Another bedeviling quality of Bitcoin is its extreme volatility. When James-Lubin’s dad first discussed the cryptocurrency with him, it was pegged at $30. By the time James-Lubin started studying the phenomenon in earnest, it was down to $3. It reached an all-time high (so far) of $1216.73 on November 17, 2013. In short, it has bounced around like Daffy Duck since its inception, and there’s no sign that’s going to change anytime soon. Opinions on the causes vary, from the inherent structure of the issuance schedules to poor liquidity to the simple suspicion that there’s no real there there – that Bitcoin has yet to prove it has any real, sustained value.

And yet, with Bitcoin’s current market capitalization standing a skosh under $6 billion, it’s apparently not going to disappear anytime soon.

“Right now, there’s about a trillion dollars in Federal Reserve notes circulating, with more outstanding in obligations,” says James-Lubin, whom O’Reilly Media enlisted to co-chair its Bitcoin conference Jan 27th in San Francisco. “Do I expect to see Bitcoin’s market cap hit one trillion? No. But I wouldn’t be surprised to see it to grow by many billions. It could ultimately provide something of a challenge to fiat currencies, simply because many people find its qualities—personal anonymity, quick transfers, public visibility of transactions through the ledger—so attractive.”

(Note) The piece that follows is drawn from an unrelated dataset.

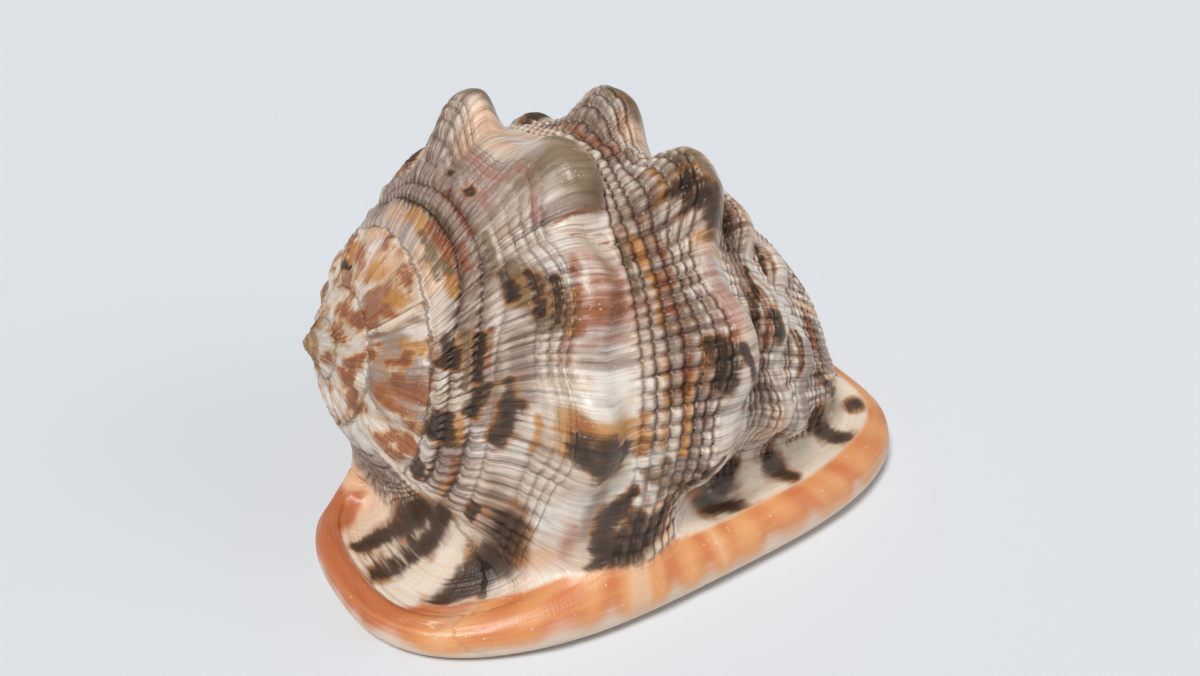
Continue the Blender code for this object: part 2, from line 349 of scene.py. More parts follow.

And along with enriching (or ruining) currency speculators, Bitcoin may have the potential of providing broad economic benefits to the planet’s impoverished billions.

“In most of the world, people don’t participate in any banking system, so their access to capital is non-existent,” James-Lubin says. “But at the same time, ‘dumb’ cell phone technology is now widely dispersed. More than two billion people, many of them extremely poor, have dumb phones, and these are completely adequate for participating in Bitcoin transactions. Between cell phones and Bitcoin, billions of disenfranchised people could gain access to capital, bypassing the corrupt systems of governance and financing that are so common in the developing world.”